Primal Scream

More Light

BY Cam LindsayPublished Jun 18, 2013

8
Few contemporary bands can challenge Primal Scream for their ability to revolutionize music, knocking out two era-defining classic albums and, well, consuming enough drugs to kill a small nation. The fact that they've been around for 30 years just makes it all the more impressive. For their tenth LP, Bobby Gillespie and the gang have created yet another release that sounds like no other in their catalogue. Their first in five years, following 2008's Beautiful Future, More Light finds the Scream doing what they do best: channelling the past while building music that sounds like the future.
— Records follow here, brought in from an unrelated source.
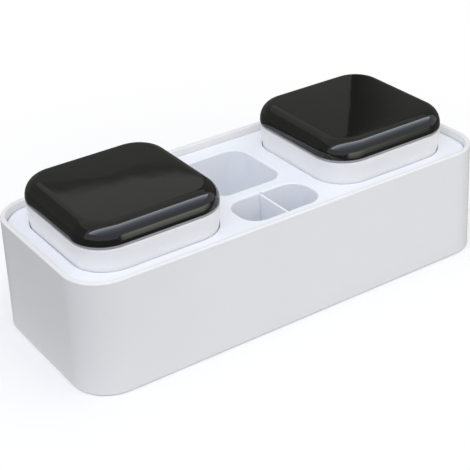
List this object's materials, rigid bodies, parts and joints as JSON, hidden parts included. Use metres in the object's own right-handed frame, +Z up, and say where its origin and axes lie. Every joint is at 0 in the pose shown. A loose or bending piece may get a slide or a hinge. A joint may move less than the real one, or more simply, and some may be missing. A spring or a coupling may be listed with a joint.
{
  "type": "wall toothbrush holder",
  "caption": "Wall-hung bathroom holder: a rounded white body with a sunk tray, two lidded square tumblers, a toothpaste pocket and a split toothbrush pocket.",
  "frame": {"origin": "centre of the body's footprint, on the surface it stands on", "axes": "+X along the body to its right end, +Y towards the wall, +Z up"},
  "size_m": [0.257, 0.106, 0.0839],
  "materials": {
    "body": "fine satin moulded white",
    "tray": "fine satin moulded white, slightly cool",
    "cup": "smooth white, semi-gloss",
    "cap": "high-gloss black",
    "seal": "soft grey, matte",
    "liner": "plain white moulding",
    "plate": "plain white moulding",
    "tape": "closed-cell foam tape",
    "screw": "zinc-plated steel"
  },
  "bodies": {
    "wall_mount": {"wall_plate": "plate", "adhesive_pad": "tape"},
    "holder": {"outer_shell": "body", "inner_tray": "tray", "base_cover": "body", "base_screw_front_left": "screw", "base_screw_front_right": "screw", "base_screw_back_left": "screw", "base_screw_back_right": "screw"},
    "divider": {"brush_divider": "tray"},
    "left_cup": {"left_cup": "cup"},
    "right_cup": {"right_cup": "cup"},
    "left_lid": {"left_lid_cap": "cap", "left_lid_liner": "liner", "left_lid_seal": "seal"},
    "right_lid": {"right_lid_cap": "cap", "right_lid_liner": "liner", "right_lid_seal": "seal"}
  },
  "joints": [
    {"name": "holder_lift", "type": "slide", "parent": "wall_mount", "child": "holder", "axis": [0, 0, 1], "range_m": [0, 0.008]},
    {"name": "divider_lift", "type": "slide", "parent": "holder", "child": "divider", "axis": [0, 0, 1], "range_m": [0, 0.06]},
    {"name": "left_cup_lift", "type": "slide", "parent": "holder", "child": "left_cup", "axis": [0, 0, 1], "range_m": [0, 0.06]},
    {"name": "right_cup_lift", "type": "slide", "parent": "holder", "child": "right_cup", "axis": [0, 0, 1], "range_m": [0, 0.06]},
    {"name": "left_lid_lift", "type": "slide", "parent": "left_cup", "child": "left_lid", "axis": [0, 0, 1], "range_m": [0, 0.03]},
    {"name": "right_lid_lift", "type": "slide", "parent": "right_cup", "child": "right_lid", "axis": [0, 0, 1], "range_m": [0, 0.03]}
  ]
}
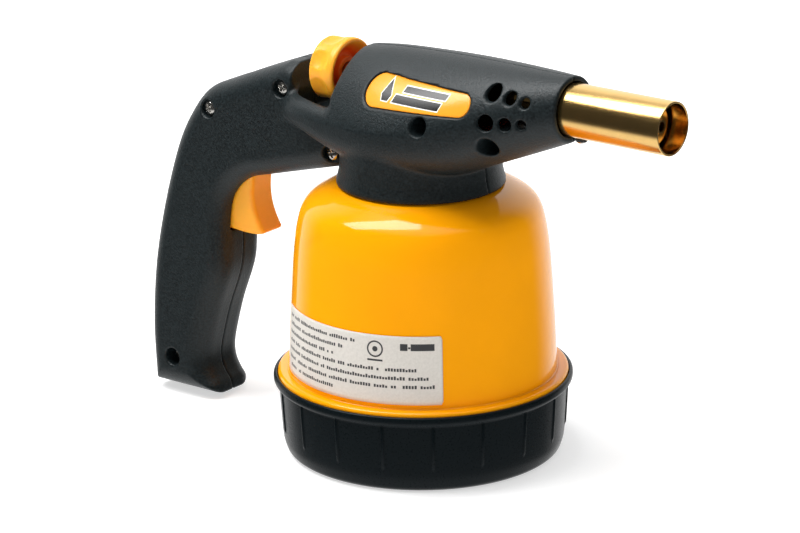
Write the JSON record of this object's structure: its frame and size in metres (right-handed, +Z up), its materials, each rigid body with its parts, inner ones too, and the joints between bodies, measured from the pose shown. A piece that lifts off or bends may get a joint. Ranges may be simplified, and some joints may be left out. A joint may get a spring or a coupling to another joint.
{
  "type": "propane torch",
  "caption": "Pistol-grip gas blowtorch with a bell-shaped cartridge holder, screw-on base cup, rear gas knob, piezo trigger and brass burner tube.",
  "frame": {"origin": "centre of the base cup's underside, which stands on the ground", "axes": "+X along the burner towards its mouth, +Y to the left across the tool, +Z up the axis of the cartridge"},
  "size_m": [0.2325, 0.1092, 0.1509],
  "materials": {
    "yellow_paint": "glossy stove-enamelled steel",
    "black_plastic": "fine spark-eroded grain",
    "base_plastic": "smooth, slightly glossy",
    "orange_plastic": "satin moulded",
    "badge_plastic": "satin moulded with printed motif",
    "label_film": "satin printed film",
    "brass": "polished",
    "steel": "plain turned steel",
    "screw_steel": "nickel-plated",
    "tin_plate": "tinned sheet",
    "seal_rubber": "matt nitrile",
    "ceramic": "glazed",
    "natural_plastic": "natural moulded",
    "wire_sleeve": "silicone sleeve"
  },
  "bodies": {
    "torch": {"holder_shell": "yellow_paint", "rating_label": "label_film", "valve_body": "brass", "holder_nut": "steel", "cartridge_seal": "seal_rubber", "piercing_needle": "steel", "gland_seal": "seal_rubber", "gland_nut": "brass", "gas_pipe": "brass", "gas_jet": "brass", "mixing_tube": "brass", "burner_tube": "brass", "burner_bush": "steel", "flame_disc": "steel", "burner_screw": "screw_steel", "electrode_insulator": "ceramic", "electrode_rod": "steel", "ignition_wire": "wire_sleeve", "piezo_case": "natural_plastic", "piezo_spring": "steel", "right_shell": "black_plastic", "left_shell": "black_plastic", "right_badge": "badge_plastic", "left_badge": "badge_plastic", "grip_top_screw": "screw_steel", "neck_screw": "screw_steel", "collar_screw": "screw_steel", "grip_bottom_screw": "screw_steel", "head_screw": "screw_steel", "nose_screw": "screw_steel"},
    "knob": {"gas_knob": "orange_plastic", "valve_spindle": "brass"},
    "trigger": {"trigger": "orange_plastic", "piezo_plunger": "black_plastic"},
    "cartridge": {"gas_cartridge": "tin_plate"},
    "base": {"base_cup": "base_plastic"}
  },
  "joints": [
    {"name": "trigger_pull", "type": "slide", "parent": "torch", "child": "trigger", "axis": [-1, 0, 0], "range_m": [0, 0.0055], "stiffness_N_per_m": 2500, "springref_m": -0.002, "deforming": ["piezo_spring"]},
    {"name": "knob_turn", "type": "hinge", "parent": "torch", "child": "knob", "pos_m": [-0.037, 0, 0.1367], "axis": [-1, 0, 0], "range_deg": [0, 540]},
    {"name": "base_drop", "type": "slide", "parent": "torch", "child": "cartridge", "axis": [0, 0, -1], "range_m": [0, 0.095]},
    {"name": "base_turn", "type": "hinge", "parent": "cartridge", "child": "base", "pos_m": [0, 0, 0.015], "axis": [0, 0, -1], "range_deg": [0, 360]}
  ]
}
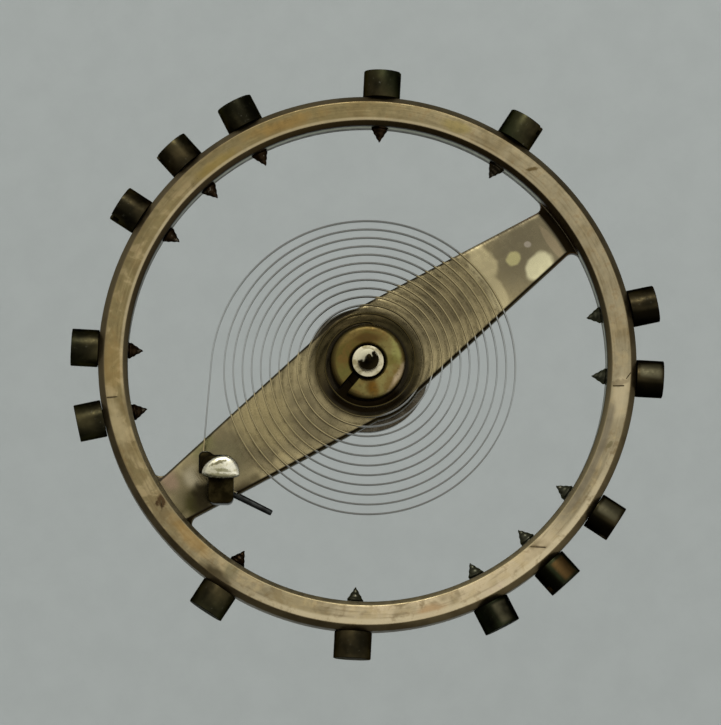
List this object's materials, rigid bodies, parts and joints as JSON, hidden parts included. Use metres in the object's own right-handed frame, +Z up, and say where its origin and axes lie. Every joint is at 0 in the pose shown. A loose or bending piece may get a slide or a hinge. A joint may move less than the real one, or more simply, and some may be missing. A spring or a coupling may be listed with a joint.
{
  "type": "balance wheel",
  "caption": "Plain screw balance with one tapering arm, slotted rim screws, staff with two pivots, double roller, flat spiral hairspring, split collet and stud.",
  "frame": {"origin": "tip of the lower pivot, on the staff's axis", "axes": "+Z up the staff towards the hairspring, X along the wheel's arm with the hairspring's stud over the -X half"},
  "size_m": [0.0178, 0.0188, 0.0053],
  "materials": {
    "rim_brass": "satin, fine circular graining, aged",
    "screw_dark": "dark patina, slot and head edges worn",
    "staff_steel": "turned and polished",
    "roller_steel": "polished edge, ground faces",
    "ruby": "polished stone",
    "collet_brass": "satin, aged",
    "pin_brass": "filed",
    "spring_steel": "drawn strip, smooth",
    "stud_steel": "dark sides, polished top",
    "pin_dark": "dark, drawn"
  },
  "bodies": {
    "stud_body": {"stud": "stud_steel", "stud_pin": "pin_dark"},
    "spring_body": {"collet": "collet_brass", "collet_pin": "pin_brass", "hairspring": "spring_steel"},
    "balance": {"balance_wheel": "rim_brass", "balance_staff": "staff_steel", "roller_table": "roller_steel", "impulse_jewel": "ruby", "safety_roller": "roller_steel", "balance_screw_01": "screw_dark", "balance_screw_02": "screw_dark", "balance_screw_03": "screw_dark", "balance_screw_04": "screw_dark", "balance_screw_05": "screw_dark", "balance_screw_06": "screw_dark", "balance_screw_07": "screw_dark", "balance_screw_08": "screw_dark", "balance_screw_09": "screw_dark", "balance_screw_10": "screw_dark", "balance_screw_11": "screw_dark", "balance_screw_12": "screw_dark", "balance_screw_13": "screw_dark", "balance_screw_14": "screw_dark"}
  },
  "joints": [
    {"name": "balance_swing", "type": "hinge", "parent": "stud_body", "child": "spring_body", "pos_m": [0, 0, 0.00371], "axis": [0, 0, 1], "range_deg": [-270, 270], "stiffness_Nm_per_rad": 0.0000099, "deforming": ["hairspring"]},
    {"name": "beat_setting", "type": "hinge", "parent": "spring_body", "child": "balance", "pos_m": [0, 0, 0.00371], "axis": [0, 0, 1], "continuous": true}
  ]
}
Hiring long-time collaborator and soundtrack master David Holmes to produce, More Light begins with the nine-minute "2013," a sprawling political time bomb lifted by Kevin Shields' enchanted guitar noise, which is followed by seven-minute free jazz mind-melt "River of Pain." The genre blurring continues, reaching the middle-ground between punk and Kraut-rock on "Hit Void," flirting with girl group melodies on "Goodbye Johnny," dirty Southern swamp rock on the Robert Plant-assisted "Elimination Blues" and '60s-tinged gospel on "It's Alright, It's Ok." Were it any other band, this much tourism would crash and burn, but the Scream have always been travellers who could master anything by aligning themselves with the right collaborators. More Light is not only an all-encompassing trip that shows everything they're capable of, but also the best album they've made since 2000's XTRMNTR.